Classical soil mechanics assume:

Small to very small strain rates.
Small to very small strains.
A very long time span, years to hundreds of years.
Structures are designed to last forever.

Cutting processes assume:

High to very high strain rates.
High to very high strains and deformations in general.
A very short time span, following from very high cutting velocities.
The soil is supposed to be excavated, the coherence has to be broken.

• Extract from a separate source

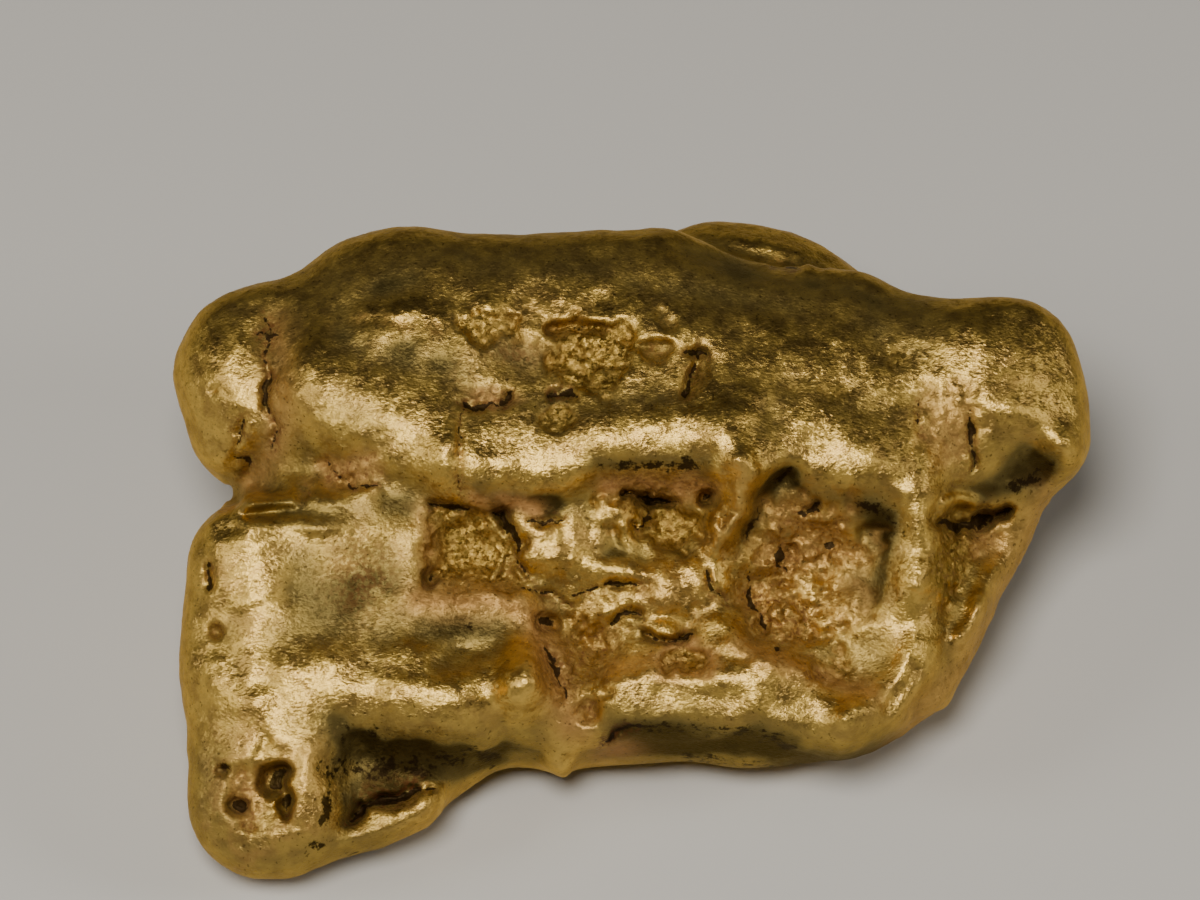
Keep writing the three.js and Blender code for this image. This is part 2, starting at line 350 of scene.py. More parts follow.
# the plates in the middle
swell((-0.2, 0.8), (0.5, 0.4), 0.25, 0, 3)
swell((-1.7, 0.3), (0.9, 0.5), 0.32, -30, 3)
swell((-0.3, -0.35), (1.0, 0.3), 0.18, -8, 3)
swell((1.2, -0.6), (0.75, 0.6), 0.3, 0, 3)
swell((0.4, -1.05), (0.7, 0.3), 0.2, 0, 3)
swell((-0.95, -1.3), (0.5, 0.5), 0.3, 0, 3)
swell((0.65, -1.6), (0.65, 0.2), 0.22, -8, 4)
swell((2.0, -1.65), (0.55, 0.45), 0.34, 0, 4)
roll([(2.3, -1.95), (3.1, -2.3), (3.95, -2.6)], 0.22, 0.22, 0.28)
# the south rim, with its sharp end
roll([(-0.8, -2.9), (0.45, -2.7), (1.3, -2.7), (2.2, -2.65), (3.0, -3.0), (3.9, -3.35),
      (4.8, -3.45)], 0.6, 0.9, 0.35)
roll([(4.5, -3.75), (5.3, -3.2), (5.85, -2.6), (6.3, -1.7)], 0.3, 0.4, 0.36)
roll([(4.3, -3.0), (5.0, -2.5), (5.4, -1.9)], 0.35, 0.35, -0.15)
swell((2.6, -4.1), (1.4, 0.4), -0.2)
swell((-0.5, -4.2), (0.6, 0.4), 0.1)
# the far rim and the cleft that runs down beside it
roll([(7.75, -1.0), (7.45, -1.5), (7.1, -1.95)], 0.22, 0.3, 0.3)
roll([(6.5, -2.2), (6.2, -2.9), (5.85, -3.65)], 0.3, 0.4, 0.28)
roll([(6.2, -2.4), (5.95, -2.85), (5.5, -3.35)], 0.13, 0.13, -0.15)
# the right hollow's rim and what stands in it, the east knob and the rim beyond
roll([(6.5, 1.6), (6.5, 0.2), (6.15, -0.75)], 0.4, 0.45, 0.3)
swell((4.85, -1.1), (0.4, 0.5), 0.3)
swell((4.1, 0.8), (0.7, 0.3), 0.2)
swell((6.6, 2.8), (0.6, 0.8), 0.15)
roll([(7.4, 3.5), (8.6, 3.2), (9.3, 2.8), (9.5, 2.2)], 0.6, 0.7, 0.22)
swell((8.7, 1.9), (0.7, 0.45), -0.3)
roll([(8.25, 0.6), (7.65, -0.1), (7.2, -1.0), (6.9, -1.85)], 0.35, 0.35, -0.15)
roll([(8.0, -0.2), (7.6, -1.1), (7.2, -2.0)], 0.25, 0.25, 0.15)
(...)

For the determination of cutting forces, power and specific energy the criterion for failure has to be known. In this book the failure criterion of Mohr-Coulomb will be applied in the mathematical models for the cutting of sand, clay and rock. The Mohr–Coulomb theory is named in honor of Charles-Augustin de Coulomb and Christian Otto Mohr. Coulomb's contribution was a 1773 essay entitled "Essai sur une application des règles des maximis et minimis à quelques problèmes de statique relatifs à l'architecture". Mohr developed a generalized form of the theory around the end of the 19th century. To understand and work with the Mohr-Coulomb failure criterion it is also necessary to understand the so called Mohr circle. The Mohr circle is a two dimensional graphical representation of the state of stress at a point. The abscissa, σ, and ordinate, τ, of each point on the circle are the normal stress and shear stress components, respectively, acting on a particular cut plane under an angle α with the horizontal. In other words, the circumference of the circle is the locus of points that represent the state of stress on individual planes at all their orientations. In this book a plane strain situation is considered, meaning a two- dimensional cutting process. The width of the blades considered w is always much bigger than the layer thickness h_i considered. In geomechanics (soil mechanics and rock mechanics) compressive stresses are considered positive and tensile stresses are considered to be negative, while in other engineering mechanics the tensile stresses are considered to be positive and the compressive stresses are considered to be negative. Here the geomechanics approach will be applied. There are two special stresses to be mentioned, the so called principal stresses. Principal stresses occur at the planes where the shear stress is zero. In the plane strain situation there are two principal stresses, which are always under an angle of 90^o with each other.

In order to understand the cutting processes in sand, clay and rock, it is required to have knowledge of basic soil and rock mechanics. The next chapters 2.2-2.7 cover this knowledge and have been composed almost entirely from information from the public domain, especially internet. Most information comes from Wikipedia and Answers.com.